Child Dental Benefits Scheme
Oral hygiene is important in the early years of your child, in order to prevent tooth decay and gum disease. Regular dental check-ups enable your family dentist to help you prevent and treat tooth decay, before it causes cavities and toothache.
Children should start to visit the dental clinic as young as possible, so bring them along with you to your check-ups. They may be too young for an examination, but the visits help them to familiarise with the surroundings, the smells and the noise – and most importantly, they meet the dentist.
The examinations may be informal to start off with: a quick look using a dental mirror, counting teeth, and looking for signs of decay. As the child’s confidence grows, your dentist will carry out a more thorough examination.
The Dental Check-up
The following things need to be looked at during check-up:
● Which teeth have erupted (come through the gum)
● Accessing the development of the jaw
● The soft tissues (tongue, cheeks, lips and throat)
● Any cavities in the teeth
● As the child gets older, we assess how they bite together, in order to check if orthodontics are required later on.
We also give advice on preventive care, such as:
● Healthy diet
● Brushing techniques
● Fluoride treatments if necessary
● Fissure sealants if there’s a high risk of cavities developing How to take care of your child’s teeth Oral hygiene starts as soon as your child’s first tooth erupts through the gum, which is around six months of age.

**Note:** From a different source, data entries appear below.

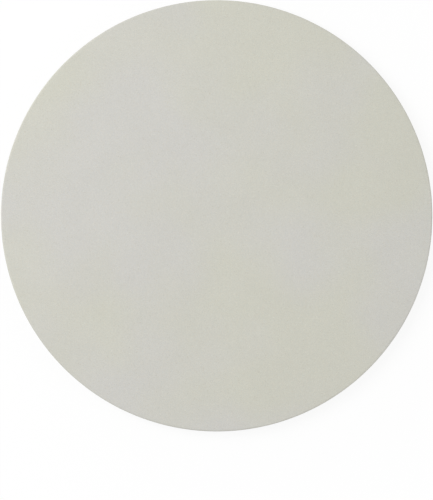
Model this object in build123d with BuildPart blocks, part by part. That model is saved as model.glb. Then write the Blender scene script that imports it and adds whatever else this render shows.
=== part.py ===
from build123d import *

import os

# Round pizza stone: one plate of cordierite, pressed, fired once and left unglazed.
# It is a single piece, with no rack, feet or handles.
# Sizes are in millimetres. The plate lies on Z = 0 with its axis on +Z and the baking face on top.

# Plate
stone_diameter = 330.0
stone_thickness = 12.0

# Rim, rubbed round before firing: tight at the baking face, fuller below, where fingers lift it
baking_edge_radius = 1.5
resting_edge_radius = 2.5

os.makedirs("parts", exist_ok=True)

# Baking stone
with BuildPart() as baking_stone:
    with BuildSketch(Plane.XY) as outline:
        Circle(radius=stone_diameter / 2)
    extrude(amount=stone_thickness)
    rims = baking_stone.edges().filter_by(GeomType.CIRCLE).sort_by(Axis.Z)
    resting_rim, baking_rim = rims[0], rims[-1]
    fillet(baking_rim, radius=baking_edge_radius)
    fillet(resting_rim, radius=resting_edge_radius)

baking_stone.part.label = "baking_stone"
export_step(baking_stone.part, "parts/baking_stone.step")
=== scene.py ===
import math

import bpy
import numpy as np
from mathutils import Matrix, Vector


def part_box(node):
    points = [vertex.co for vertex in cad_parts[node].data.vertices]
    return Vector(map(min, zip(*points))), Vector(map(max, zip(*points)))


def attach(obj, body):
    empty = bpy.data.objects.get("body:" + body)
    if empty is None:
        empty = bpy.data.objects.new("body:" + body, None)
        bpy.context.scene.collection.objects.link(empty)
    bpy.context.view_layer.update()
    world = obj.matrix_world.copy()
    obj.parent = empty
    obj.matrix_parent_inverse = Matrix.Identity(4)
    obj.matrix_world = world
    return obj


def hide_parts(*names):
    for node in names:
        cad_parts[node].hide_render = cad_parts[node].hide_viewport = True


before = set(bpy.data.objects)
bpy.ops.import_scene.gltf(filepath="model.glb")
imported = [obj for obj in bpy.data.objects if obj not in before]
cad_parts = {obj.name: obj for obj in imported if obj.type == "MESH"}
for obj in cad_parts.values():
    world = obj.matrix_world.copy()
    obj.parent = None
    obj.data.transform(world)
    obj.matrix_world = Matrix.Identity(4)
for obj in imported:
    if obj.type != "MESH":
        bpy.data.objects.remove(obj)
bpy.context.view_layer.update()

# Round pizza stone: one pressed plate of fired cordierite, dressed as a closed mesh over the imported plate.
# Metres, +Z up. The plate lies on Z = 0 and its baking face looks up.

plateLow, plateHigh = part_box("baking_stone")
metre, mm = 1.0, 0.001

stoneShape = {
    # the plate as packed
    "radius": (plateHigh.x - plateLow.x) / 2,
    "thickness": plateHigh.z - plateLow.z,
    "bakingEdge": 1.5 * mm,          # rounding round the face that is baked on
    "restingEdge": 2.5 * mm,         # fuller rounding below, where fingers lift the plate
    # how fine the mesh is
    "rimSectors": 1536,              # halved again and again towards the middle of each face
    "edgeSteps": 9,
    "wallSteps": 12,
    "finestCell": 0.7 * mm,          # ring spacing beside the rim
    "cellGrowth": 0.3,               # how fast the rings spread out with distance from the rim
    "coarsestCell": 2.6 * mm,
    "narrowestCell": 0.75,           # a sector narrower than this share of the spacing is halved away
    "smallestRing": 3.0 * mm,
    # what pressing and firing leave
    "outlineLobes": 9,               # cosines summed into the outline
    "slowestLobes": 2,               # crests of the slowest one, and each next one has one more
    "outlineDepth": 0.12 * mm,
    "outlineFade": 8,                # how fast the lobes fade inwards, as a power of the radius
    "hollows": 14,                   # waves summed into each face
    "hollowLengths": (38 * mm, 120 * mm),
    "bakingHollow": 0.05 * mm,
    "restingHollow": 0.12 * mm,
    "ripples": 40,                   # cosines summed round the wall or an edge
    "wallOrders": (9, 300),          # crests round the wall: the first or more, fewer than the second
    "wallLean": 500.0,               # how far a ripple's phase slides with height, radians a metre
    "wallDepth": 0.06 * mm,
    "edgeOrders": (3, 90),           # the same, round an edge
    "edgeUneven": 0.16,              # how much each rounding swells and shrinks, as a share of its radius
    # small chips on the edges
    "restingChips": 15,
    "bakingChips": 4,
    "bakingChipShare": 0.5,          # chips beside the baking face are this much smaller
    "chipWidths": (1.2 * mm, 3.4 * mm),
    "chipDepths": (0.12 * mm, 0.42 * mm),
    "chipTilts": (0.5, 1.0),         # radians up or down from level
    "chipDish": 0.35,                # how hollow a chip is, as a share of its depth
    "chipFresh": 0.33,               # a place is wholly fresh once this share of its chip's depth is gone
    # seeds of the random draws
    "seeds": {
        "outline": 11,
        "bakingFace": 11,
        "restingFace": 12,
        "wall": 13,
        "chips": 14,
        "bakingEdge": 15,
        "restingEdge": 16,
    },
}


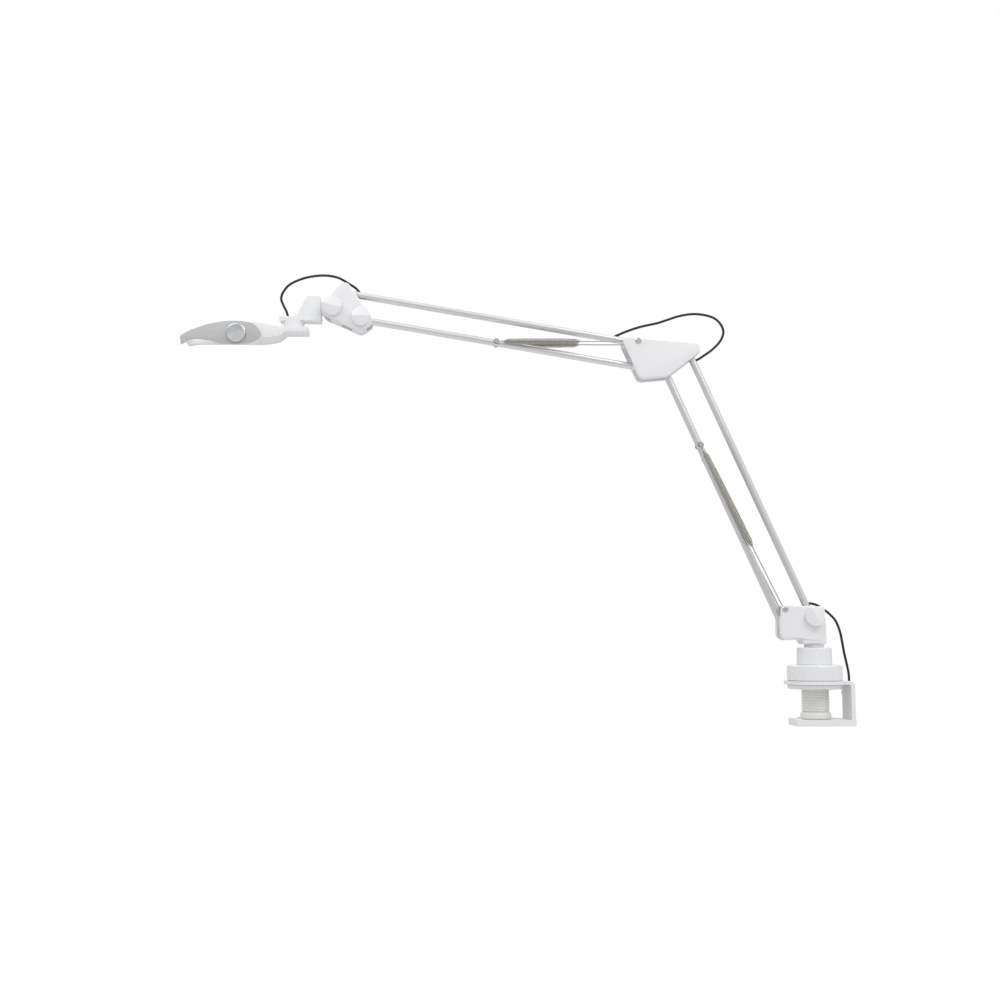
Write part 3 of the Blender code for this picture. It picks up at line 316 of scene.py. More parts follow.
def round_edges(thing, width, segments=2, angle=35.0):
    bevel = thing.modifiers.new("rounded_edges", "BEVEL")
    bevel.width = width * MM
    bevel.segments = segments
    bevel.limit_method = "ANGLE"
    bevel.angle_limit = math.radians(angle)
    return apply_modifiers(thing)


def box(name, x, y, z):
    """A box between the given pairs of coordinates."""
    bm = bmesh.new()
    bmesh.ops.create_cube(bm, size=1.0)
    size = Vector((x[1] - x[0], y[1] - y[0], z[1] - z[0])) * MM
    middle = Vector((x[0] + x[1], y[0] + y[1], z[0] + z[1])) * (MM / 2.0)
    bmesh.ops.scale(bm, vec=size, verts=bm.verts)
    mesh = bpy.data.meshes.new(name)
    bm.to_mesh(mesh)
    bm.free()
    thing = add_object(name, mesh)
    thing.location = middle
    return thing


def cylinder(name, radius, length, segments=64):
    """A cylinder about the local Z axis, centred on its middle."""
    bm = bmesh.new()
    bmesh.ops.create_cone(
        bm,
        cap_ends=True,
        segments=segments,
        radius1=radius * MM,
        radius2=radius * MM,
        depth=length * MM,
    )
    mesh = bpy.data.meshes.new(name)
    bm.to_mesh(mesh)
    bm.free()
    return add_object(name, mesh)


def lay_across(thing, at, y=0.0, side=-1):
    """Turns a piece's Z axis to -Y, or to +Y for side 1, and puts it at a point in (X, Z)."""
    thing.rotation_euler = (math.radians(-90.0 * side), 0.0, 0.0)
    thing.location = Vector((at[0], y, at[1])) * MM
    return thing


def cross_cylinder(name, at, radius, y_from, y_to, segments=64):
    """A cylinder along Y through a point of the (X, Z) plane."""
    thing = cylinder(name, radius, y_to - y_from, segments)
    return lay_across(thing, at, (y_from + y_to) / 2.0)


def upright_cylinder(name, radius, z_from, z_to, x=0.0, y=0.0, segments=96):
    thing = cylinder(name, radius, z_to - z_from, segments)
    thing.location = Vector((x, y, (z_from + z_to) / 2.0)) * MM
    return thing


def leaning_cylinder(name, start, angle, from_distance, to_distance, radius, segments=48):
    """A cylinder in the middle plane along the direction that lean() gives."""
    thing = cylinder(name, radius, to_distance - from_distance, segments)
    middle = lean(start, angle, (from_distance + to_distance) / 2.0)
    thing.rotation_euler = (0.0, math.radians(angle), 0.0)
    thing.location = Vector((middle[0], 0.0, middle[1])) * MM
    return thing


def turned(name, profile, steps=96):
    """A body turned about local Z. The profile runs down the outer side, top to bottom."""
    mesh = bpy.data.meshes.new(name)
    points = [(r * MM, 0.0, z * MM) for r, z in profile]
    closed = profile[0][0] > 0.0
    edges = [(i, i + 1) for i in range(len(points) - 1)]
    if closed:
        edges.append((len(points) - 1, 0))
    mesh.from_pydata(points, edges, [])
    thing = add_object(name, mesh)
    screw = thing.modifiers.new("turned", "SCREW")
    screw.steps = steps
    screw.render_steps = steps
    screw.use_merge_vertices = True
    screw.merge_threshold = 1e-5
    return apply_modifiers(thing)


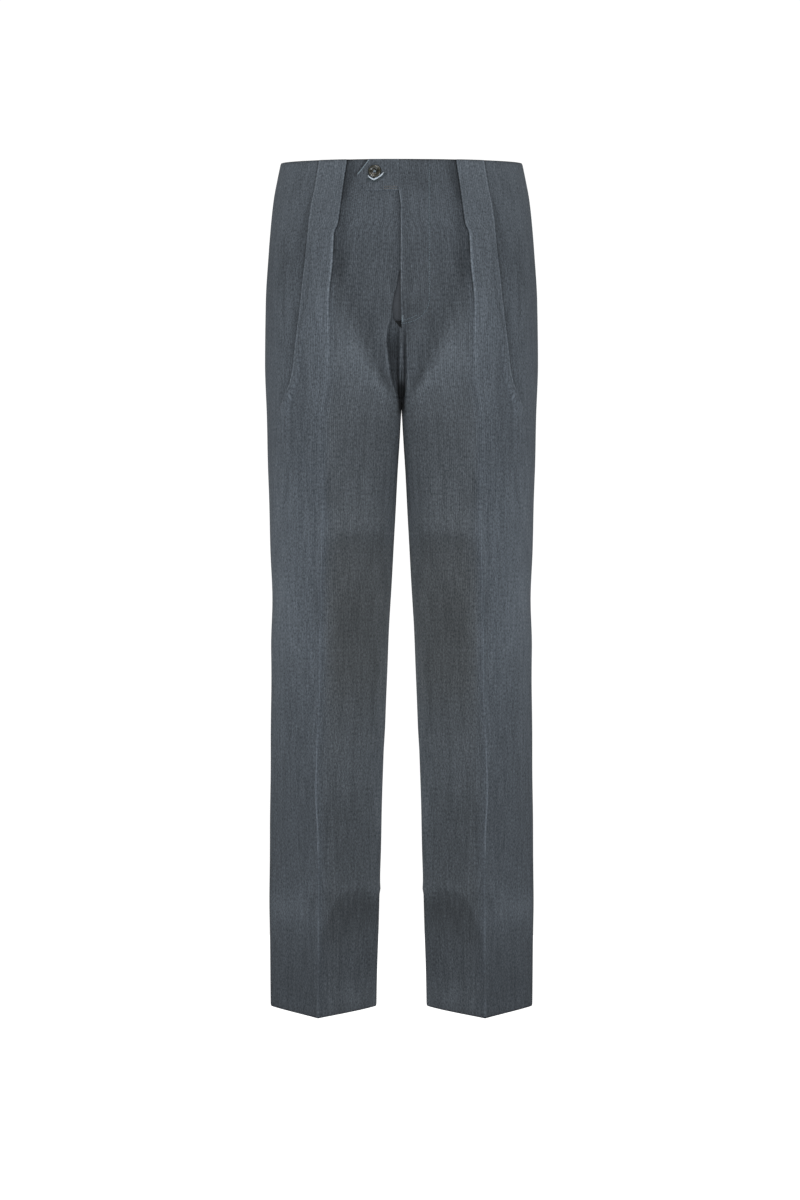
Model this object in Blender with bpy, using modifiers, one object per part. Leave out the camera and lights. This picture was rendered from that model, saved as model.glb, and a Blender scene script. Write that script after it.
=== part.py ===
"""Pleated dress trousers in needlecord, filled out as worn, with nobody in them.

Metres, +Z up. X runs across the body with the wearer's left at +X, and the front faces -Y.
The origin is the middle of the waist opening, level with its top edge at the side seams.

The garment is a form of plan sections, one for each height. A half section starts at the
inner front (centre front above the crotch, inseam below it), runs out to the front crease,
round the side seam to the back crease, and in to the inner back. The form is the outside of
the cloth. Each panel is a strip of that form, and a pleat is laid in it by a profile of
(distance along the section, height above the form). Solidify gives each panel its wall.
"""

import math

import bmesh
import bpy
import numpy as np
from mathutils import Matrix, Vector

MM = 0.001

# Cloth and seams, in millimetres.
WALL = 1.1  # needlecord
SEAM_GAP = 0.3  # between pieces that are sewn together or lie on each other
LAY = WALL + SEAM_GAP  # from a piece to the next one on it
PLY = WALL + 0.5  # from one layer of a folded piece to the next

# Lengths, in millimetres below the waist's top edge at the side seams.
CROTCH = 302.0
HEM = 1054.6
FLY_FOOT = 213.0
FRONT_DIP = 18.0  # the top edge is this much lower at centre front
BACK_RISE = 12.0  # and this much higher at centre back
WAIST_FRONT_Y = -105.0
WAIST_BACK_Y = 100.0
DIP_FADE = 100.0  # depth at which the dip and the rise have died out

# The form's lines, in millimetres. depth is measured down from the origin.
OUTLINE_COLUMNS = ("depth", "side_x")
OUTLINE = [
    (0, 151.0), (20, 155.2), (45, 159.8), (73, 163.0), (113, 166.3), (174, 170.0), (250, 170.9),
    (320, 168.4), (390, 166.9), (484, 163.6), (547, 161.2), (609, 163.4), (700, 163.6),
    (850, 164.8), (985, 165.4), (1055, 164.2),
]
INSEAM_COLUMNS = ("depth", "inseam_x")
INSEAM = [
    (302, 0.15), (316, 0.9), (324, 1.3), (346, 2.6), (390, 5.4), (453, 8.5), (547, 13.7),
    (641, 18.1), (703, 20.8), (740, 22.9), (797, 23.8), (892, 26.6), (985, 29.7), (1055, 31.6),
]
CREASE_COLUMNS = ("depth", "crease_x")
CREASE = [
    (0, 66.1), (46, 71.5), (95, 75.8), (112, 81.0), (143, 82.7), (180, 86.1), (212, 87.5),
    (273, 88.1), (334, 94.1), (408, 94.7), (500, 96.4), (547, 98.2), (624, 98.2), (660, 99.1),
    (740, 103.2), (783, 103.7), (840, 101.2), (948, 100.9), (1055, 101.5),
]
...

● Use a small and very soft children’s toothbrush, and a rice sized amount of children’s toothpaste. This usually contains less fluoride than adult toothpastes; if you are unsure about the fluoride content, please speak to your local dentist or health visitor.
● Brush twice a day, cleaning the teeth and the gum area. You will need to clean your child’s teeth, or supervise them until they are around 8 years old.
● Encourage your child to spit the toothpaste out, but not to rinse with water, as this reduces the effects of the fluoride
● Do NOT allow your child to fall asleep with a bottle of milk, formula milk or any fruit juice, as these have hidden sugars which will pool around the teeth as they sleep, leading to cavities.
● Limit the amount of sugar in your child’s diet. If they do have sugary snacks and drinks, keep them to meal times only, and give water and healthy snacks in between.
If your child is prone to tooth decay in their baby teeth, your dentist may recommend fluoride treatment, as this helps to strengthen the tooth surface. Then as the adult teeth erupt through the gum, it may be advised that a protective layer is painted onto the tooth’s biting surface, which is called ‘Fissure Sealants’.